Worlds Collide in the Time of COVID-19

Updated: Oct 2, 2020

April 10, 2020

Now more than ever, I exist between two worlds. Let’s call them World A and World B. World A is the world in which concerned parents who look like me post on social media about how far behind their children are falling because our school district cannot make distance learning or e-learning or whatever they are calling it happen. World B is the world in which I am trying to help a homeless pregnant diabetic get off the streets because she is terrified of contracting COVID-19 and what that would mean for her unborn child. World A: friends are suddenly working from home while supervising their children’s schooling and trying not to murder their spouses who have filled all available storage with toilet paper (or candy, ahem). World B: there are 600 and then 800 and then 1,100 and now 1,400 people on the list to receive help paying their April rent. It is April 10th. We’re still working on April, but what will happen in May? World B people don’t have the money to stock up on anything. World A: my mom plotting secret visits to her hairdresser to touch up her highlights and cover her gray hair. World B: hairdressers, housekeepers, and hotel staff calling and wondering how they will make up 1, 2, 3 or more months of lost income.

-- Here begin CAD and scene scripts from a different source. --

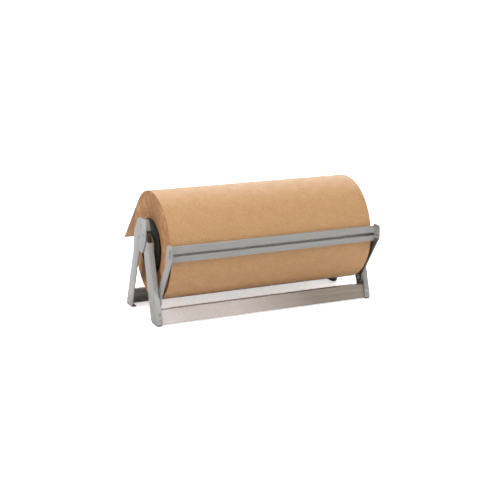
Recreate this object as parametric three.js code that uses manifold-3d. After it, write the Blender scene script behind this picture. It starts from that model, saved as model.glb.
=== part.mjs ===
// Countertop paper roll dispenser with a sprung cutter bar.
//
// Two sheet metal A-frames joined by two crossbars carry a shaft, and the shaft carries a full roll of
// kraft paper. Two arms hinged low on the front legs press a grooved cutter bar against the front of the roll.
//
// Axes: X runs along the roll, -Y is the front, +Z is up. Sizes are in millimetres.
// Heights are measured from the counter and depths from the roll's axis, until the finished model is
// centred over its own footprint at the end of the file.

import * as THREE from "three";
import { mergeVertices } from "three/addons/utils/BufferGeometryUtils.js";
import Module from "manifold-3d";

const wasm = await Module();
wasm.setup();

// ---------------------------------------------------------------- driving dimensions

const GAP = 0.3; // clearance between pieces that touch
const SHEET = 2.5; // gauge of the legs
const LIGHT_SHEET = 2; // gauge of the crossbars
const THIN_SHEET = 1.6; // gauge of the cutter bar and the corner gussets

const ROLL_RADIUS = 114.3; // a nine inch roll
const ROLL_HALF = 228.6; // half of eighteen inches
const AXIS_HEIGHT = 151; // roll axis above the counter

const HEAD_OUTER = 252; // outer face of the side plates, from the middle of the stand
const HEAD_INNER = HEAD_OUTER - SHEET;
const LEG_OUTER = HEAD_INNER - GAP; // the front legs lie inside the side plates
const LEG_INNER = LEG_OUTER - SHEET;
const FLANGE_WIDTH = 11; // depth of the flanges folded inwards

const PAD_HEIGHT = 2; // feet under the legs
const FOOT = PAD_HEIGHT + GAP; // underside of the legs
const FLANGE_TOP = 165; // top of a front leg's front flange

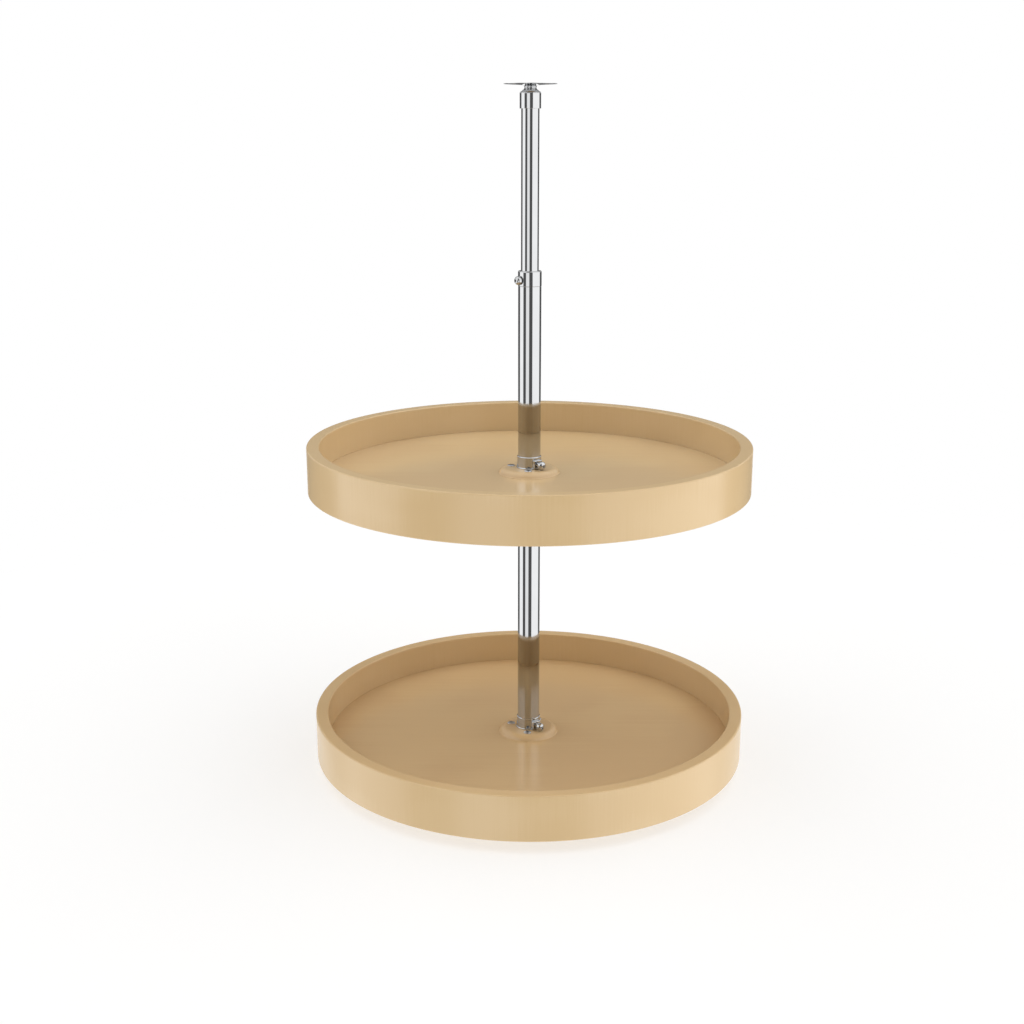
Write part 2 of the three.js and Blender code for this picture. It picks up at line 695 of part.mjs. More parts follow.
// The sleeve that slides on the post, with the boss for its clamp screw.
function clampSleeve() {
  const footTop = hubDiscTop + SLEEVE_FOOT_HEIGHT;
  const footRadius = sleeveRadius + SLEEVE_FOOT_PROUD;
  const tube = revolve(POST_FACETS, (path) => {
    path.moveTo(sleeveBore, underPlateBottom);
    path.lineTo(sleeveRadius, underPlateBottom);
    path.lineTo(sleeveRadius, hubDiscTop + SEAT_GAP);
    path.lineTo(footRadius, hubDiscTop + SEAT_GAP);
    path.quadraticCurveTo(sleeveRadius, hubDiscTop + SEAT_GAP, sleeveRadius, footTop);
    path.lineTo(sleeveRadius, sleeveTop - SLEEVE_CHAMFER);
    path.lineTo(sleeveRadius - SLEEVE_CHAMFER, sleeveTop);
    path.lineTo(sleeveBore, sleeveTop);
  });
  const halfWidth = SCREW_BOSS_WIDTH / 2 - SCREW_BOSS_CHAMFER;
  const face = screwBossFace - SCREW_BOSS_CHAMFER;
  const plan = new THREE.Shape([
    new THREE.Vector2(0, -halfWidth),
    new THREE.Vector2(face, -halfWidth),
    new THREE.Vector2(face, halfWidth),
    new THREE.Vector2(0, halfWidth),
  ]);
  const block = new THREE.ExtrudeGeometry(plan, {
    depth: SCREW_BOSS_HEIGHT - 2 * SCREW_BOSS_CHAMFER,
    bevelThickness: SCREW_BOSS_CHAMFER,
    bevelSize: SCREW_BOSS_CHAMFER,
    bevelSegments: 1,
  });
  const blockBottom = hubDiscTop + SEAT_GAP + SCREW_BOSS_CHAMFER;
  const boss = toSolid(block).rotate([0, 0, CLAMP_SCREW_DEG]).translate([0, 0, blockBottom]);
  const bore = bar(POST_FACETS, sleeveBore, underPlateBottom - 1, sleeveTop + 1);
  const hole = radialScrewHole(screwBossFace, clampScrewHeight, CLAMP_SCREW_DEG);
  return tube.add(boss).subtract(bore).subtract(hole);
}

// The plate under the panel, with a lobe around each screw, fixed on the sleeve's lower end.
function underPlate() {
  const plan = new THREE.Shape();
  const halfLobe = HUB_SCREW_SPACING_DEG / 2;
  hubScrewAngles.forEach((degrees, index) => {
    const [x, y] = onCircle(HUB_SCREW_CIRCLE_RADIUS, degrees);
    const toPrevious = index === 0 ? 180 - HUB_SCREW_SPACING_DEG : halfLobe;
    const toNext = index === hubScrewAngles.length - 1 ? 180 - HUB_SCREW_SPACING_DEG : halfLobe;
    plan.absarc(
      x,
      y,
      UNDER_PLATE_LOBE_RADIUS,
      THREE.MathUtils.degToRad(degrees - toPrevious),
      THREE.MathUtils.degToRad(degrees + toNext),
    );
  });
  const bore = bar(POST_FACETS, hubBore, underPlateBottom - 1, underPlateTop + 1);
  return drillHubHoles(prism(plan, underPlateBottom, underPlateTop).subtract(bore));
}

// A screw with a low domed head that seats on the hub disc.
function hubScrew() {
  const headBottom = hubDiscTop + SEAT_GAP;
  const draw = (path) => {
    path.moveTo(0, hubScrewEnd);
    path.lineTo(HUB_SCREW_RADIUS, hubScrewEnd);
    path.lineTo(HUB_SCREW_RADIUS, headBottom);
    path.lineTo(HUB_SCREW_HEAD_RADIUS, headBottom);
    path.absellipse(
      0,
      headBottom,
      HUB_SCREW_HEAD_RADIUS,
      HUB_SCREW_HEAD_HEIGHT,
      0,
      Math.PI / 2,
    );
    path.lineTo(0, headBottom + HUB_SCREW_HEAD_HEIGHT);
  };
  return revolve(SMALL_FACETS, draw, EASED_EDGE_STEPS);
}

function hubNut() {
  const body = prism(hexagon(HUB_NUT_ACROSS_FLATS), hubNutBottom, hubNutTop);
  const bore = HUB_SCREW_RADIUS + PRESS_GAP;
  return body.subtract(bar(SMALL_FACETS, bore, hubNutBottom - 1, hubNutTop + 1));
}

function shelf(level, height) {
  const group = new THREE.Group();
  group.position.z = height;
  group.add(
    piece(`${level}_rim`, rim(), wood()),
    piece(`${level}_floor_panel`, floorPanel(), panelWood()),
    piece(`${level}_hub_disc`, hubDisc(), wood()),
    piece(`${level}_clamp_sleeve`, clampSleeve(), chrome()),
    piece(`${level}_under_plate`, underPlate(), zincSteel()),
    radialLockScrew(
      `${level}_clamp_screw`,
      OUTER_TUBE_RADIUS,
      screwBossFace + CLAMP_SCREW_NECK,
      clampScrewHeight,
      CLAMP_SCREW_DEG,
    ),
  );
  hubScrewAngles.forEach((degrees, index) => {
    const [x, y] = onCircle(HUB_SCREW_CIRCLE_RADIUS, degrees);
    const screw = piece(`${level}_hub_screw_${index + 1}`, hubScrew(), chrome());
    const nut = piece(`${level}_hub_nut_${index + 1}`, hubNut(), zincSteel());
    screw.position.set(x, y, 0);
    nut.position.set(x, y, 0);
    group.add(screw, nut);
  });
  return group;
}

// ---------------------------------------------------------------------------------------------
// Assembly
// ---------------------------------------------------------------------------------------------

const carousel = new THREE.Group();
carousel.add(
  ...basePieces(),
  ...postPieces(),
  ...topPieces(),
  shelf('lower', lowerShelfHeight),
  shelf('upper', upperShelfHeight),
);

export default carousel;
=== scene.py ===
"""Two-shelf corner carousel on a telescoping post, dressed to match its photograph.

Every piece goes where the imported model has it. Sizes in the classes are millimetres and meshes
are in metres. Turned pieces are sections revolved about the post's axis. Geometry Nodes make the
bent rims, the screw threads and whatever stands on a circle of holes.
"""

import logging
import math
from abc import ABC, abstractmethod
from collections.abc import Mapping, Sequence
from dataclasses import dataclass, field
from enum import Enum
from typing import Any, ClassVar

import bmesh
import bpy
from mathutils import Matrix, Vector


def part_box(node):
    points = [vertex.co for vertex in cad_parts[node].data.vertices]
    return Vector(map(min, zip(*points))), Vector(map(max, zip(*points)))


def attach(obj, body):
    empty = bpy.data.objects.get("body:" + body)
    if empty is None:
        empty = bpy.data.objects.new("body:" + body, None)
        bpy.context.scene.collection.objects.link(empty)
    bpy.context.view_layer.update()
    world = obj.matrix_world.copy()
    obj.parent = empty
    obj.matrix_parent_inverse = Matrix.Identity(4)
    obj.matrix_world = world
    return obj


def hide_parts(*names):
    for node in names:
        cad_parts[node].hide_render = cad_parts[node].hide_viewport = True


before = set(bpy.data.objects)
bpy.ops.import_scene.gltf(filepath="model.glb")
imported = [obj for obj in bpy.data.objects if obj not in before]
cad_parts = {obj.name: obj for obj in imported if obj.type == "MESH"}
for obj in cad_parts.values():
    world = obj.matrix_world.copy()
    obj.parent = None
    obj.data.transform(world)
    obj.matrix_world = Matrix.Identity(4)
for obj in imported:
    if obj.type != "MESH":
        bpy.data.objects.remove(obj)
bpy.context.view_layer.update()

Tree = bpy.types.NodeTree
Node = bpy.types.Node
Socket = bpy.types.NodeSocket
Piece = bpy.types.Object
Colour = tuple[float, float, float, float]
Spot = tuple[float, float]

MM = 0.001
SHARP_EDGE_DEG = 38.0
# How far a cutting tool reaches past what it cuts, in millimetres.
CUT_PAST = 1.0
# A thread's depth as a share of its pitch.
THREAD_DEPTH = 0.61
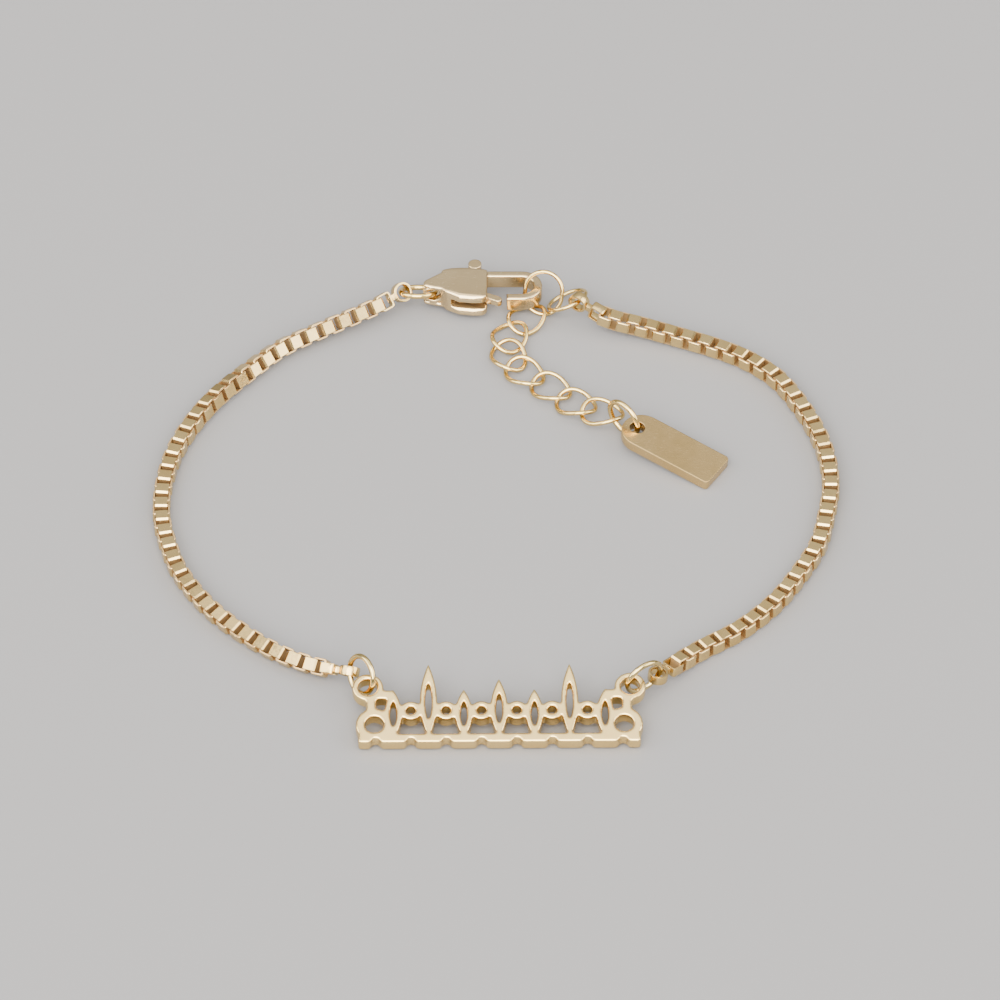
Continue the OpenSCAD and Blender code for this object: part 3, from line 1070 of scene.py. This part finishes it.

I live in Santa Clara County, where the median income for a family of 4 is $126,606. It is a county full of tech workers and the people who support their lifestyles. Many not directly employed in tech were already struggling to make ends meet even before COVID-19 -- the number of homeless people in my city increased by 46% over the last 2 years. The main road leading to the tech companies is lined with RVs (many lacking in fresh water) housing workers who cannot afford the more than $3,000 average monthly rent for even a one-bedroom apartment.


We are a tech family – my husband and I met 20 years ago as undergraduates at MIT. After a career in World A, I have spent the last 3 years working at a small nonprofit helping people who occupy World B. This nonprofit offers a food pantry, housing case management, senior services, and more. In this new reality, my worlds collide every day. Parents of my children’s friends come in to request food. An acquaintance can no longer pay her housekeeper, and the housekeeper calls for help with rent unaware that I know her former employer. I open an email from someone seeking rental assistance and realize I know her professionally. It is only a matter of time until I walk into work and see a neighbor or a friend in a desperate situation.


How did I get to World A? Did I work hard? Sure. Did I make good choices? Definitely. Was I born into the right family? If you’ve met my parents, you may find this debatable (and funny), but for these purposes, yes. Did I marry well? Yes. Is it fair? No. It’s not fair. So I do what I can to help others and teach my children to do so as well. When I get home from a long day in World B and find my kids fighting over some World A nonsense like how much time they can spend on their tablets, it’s hard. I want to tell them about the homeless person with respiratory issues struggling to get temporary housing to whom I just handed a bag of food. And sometimes I do tell them. But they’re 5 and 8 and they don’t really get it. I hope that one day they understand and do what they can to help. Until then, I’ll try my best not to get frustrated by things that seem so minor to me, but are so major to them at a time when their worlds have shrunk to the size of our house.


I am writing this as I sit in a parking lot wearing a mask (not an N-95 because we ran out of those) checking people in for a food distribution. California in April is supposed to be warmer than this, but there is a breeze that chills the people waiting for food and me and disturbs the papers I have to pass out with updates to our services. There are all kinds of people here: an older couple who immigrated from Russia decades ago and don’t speak English, a Spanish speaker who is unable to write her name and lives in a small apartment with 7 other people, an Asian man around my age with an easy smile who recently lost his restaurant job. During a slow moment after the initial rush of people, someone from World A rides up on a bicycle and hands me a $1,000 check. As I sanitize my hands, I think about how I wish we could use it to build a bridge between the two worlds.